When Hollande eventually emerged to “congratulate” Trump on his victory he hardly offered a ringing endorsement. The world is now facing a “period of uncertainty” said Hollande, in the understatement of the day.

So after saying he wouldn’t want to go to France, presumably Donald Trump might have to entertain the idea now he is head of state. But he shouldn’t expect a warm welcome. Unless perhaps Marine Le Pen is in power after this year’s elections in France.

  • Middle East

If there was any sign during the long campaign about Trump’s approach to the Middle East and U.S. foreign policy more generally, it was retrenchment.

President Donald Trump spoke with his Egyptian counterpart Abdel Fattah el-Sisi by phone earlier last week, discussing ways to further the fight against terrorism and extremism while stressing on the importance of bilateral ties between Washington and Cairo, White House officials and Egyptian state media said.

Trump  assured Sisi of U.S. military assistance supporting Egypt’s fight against terrorism. He praised Sisi’s efforts in combatting terrorism despite the economic burden it placed on the country and suggested a discussion on how Washington could support economic reforms in Cairo.

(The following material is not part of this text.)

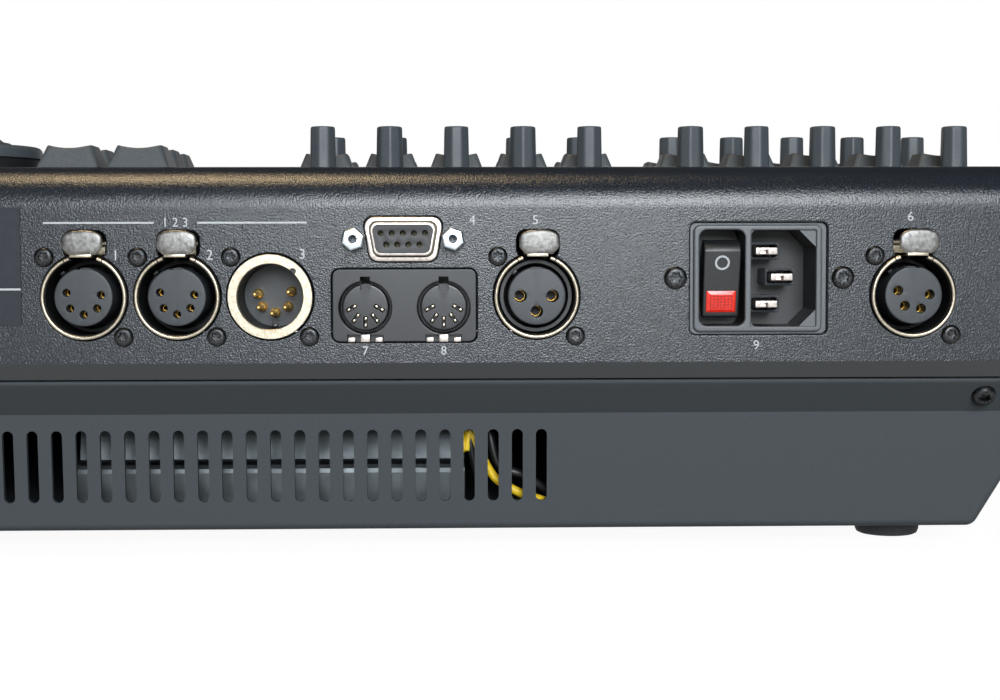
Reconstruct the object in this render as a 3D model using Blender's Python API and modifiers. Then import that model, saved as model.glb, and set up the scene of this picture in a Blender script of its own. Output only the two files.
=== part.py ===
"""A lighting fader wing: a desk unit with ten control columns, a key field, a dual encoder and rear sockets.

The operator sits at -Y and the sockets look towards +Y. The origin lies on the table, under the middle.
"""

import math

import bmesh
import bpy
from mathutils import Matrix, Vector

# Overall case, in metres
CASE_WIDTH = 0.454
CASE_DEPTH = 0.290
UPPER_HEIGHT = 0.0542
BASE_HEIGHT = 0.0405
CASE_WALL = 0.002
BASE_WALL = 0.0015
TOP_EDGE_RADIUS = 0.011
LIP_HEIGHT = 0.0043
LIP_INSET = 0.0035
END_BEVEL = 0.0015
GAP = 0.0003

# Base pan below the seam: a band that slopes inwards, then a nearly upright slotted wall
BAND_HEIGHT = 0.0094
BAND_INSET = 0.0085
WALL_LEAN = 0.002
SIDE_SLOPE = math.radians(30.5)
SLOT_WIDTH = 0.0029
SLOT_LENGTH = 0.019
SLOT_PITCH = 0.0063
SLOT_COUNT = 29
SLOT_DROP = 0.0042

# Feet
FOOT_HEIGHT = 0.0045
FOOT_RADIUS = 0.0088
FOOT_INSET_SIDE = 0.0425
FOOT_INSET_REAR = 0.033
FOOT_INSET_FRONT = 0.040

# Control panel and its grid of columns
PANEL_RIM_SIDE = 0.0085
PANEL_RIM_REAR = 0.0135
PANEL_THICKNESS = 0.002
PANEL_DROP = 0.0004
COLUMN_PITCH = 0.01848
COLUMNS_PER_GROUP = 5
FIRST_COLUMN_INSET = 0.0217
GROUP_STEP = 0.0282

# Distances of each row from the rear face
REAR_KNOB_ROW = 0.0442
REAR_KEY_ROW = 0.0612
FRONT_KNOB_ROW = 0.087
FRONT_KEY_ROW = 0.1033
FADER_REAR_END = 0.124
FADER_TRAVEL = 0.060
FLASH_KEY_ROW = 0.2085
COMMAND_FIRST_ROW = 0.0255
COMMAND_COLUMN_X = 0.0169

# Knobs
KNOB_HEIGHT = 0.0134
KNOB_FOOT_RADIUS = 0.0038
KNOB_TOP_RADIUS = 0.0035
KNOB_SHAFT_RADIUS = 0.0015
KNOB_SHAFT_LENGTH = 0.006

# Keys
KEY_SIZE = 0.0166
KEY_TOP_SIZE = 0.0116
KEY_RISE = 0.0064
KEY_DISH = 0.0009
KEY_WEB = 0.0015
KEY_PITCH = 0.0182
COMMAND_BLOCK_ROWS = 3
COMMAND_BLOCK_STEP = 6
KEYPAD_COLUMNS = 5
KEYPAD_ROWS = 5
KEYPAD_X = 0.1095

# Faders
CAP_LENGTH = 0.014
CAP_WIDTH = 0.0085
CAP_HEIGHT = 0.0085
CAP_WAIST = 0.0016
STEM_THICKNESS = 0.0012
STEM_LENGTH = 0.005
STEM_DEPTH = 0.009
FADER_BODY_WIDTH = 0.0105
FADER_BODY_HEIGHT = 0.0095
BANK_PLATE = 0.0012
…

The Egyptians, are convinced that the Trump administration will offer its unconditional support for Sisi and drop the Bush and Obama administrations’ objections to Egypt’s abysmal record on human rights. For their part, the Turks know that the new administration will support their fight against Kurdish nationalism. Israelis are now confident of American political and diplomatic cover to continue the slow and steady annexation of the West Bank. The Arab Gulf states and Israel, outraged over Obama’s outreach to Iran, are counting on Trump to restore Washington’s adversarial relationship with Tehran.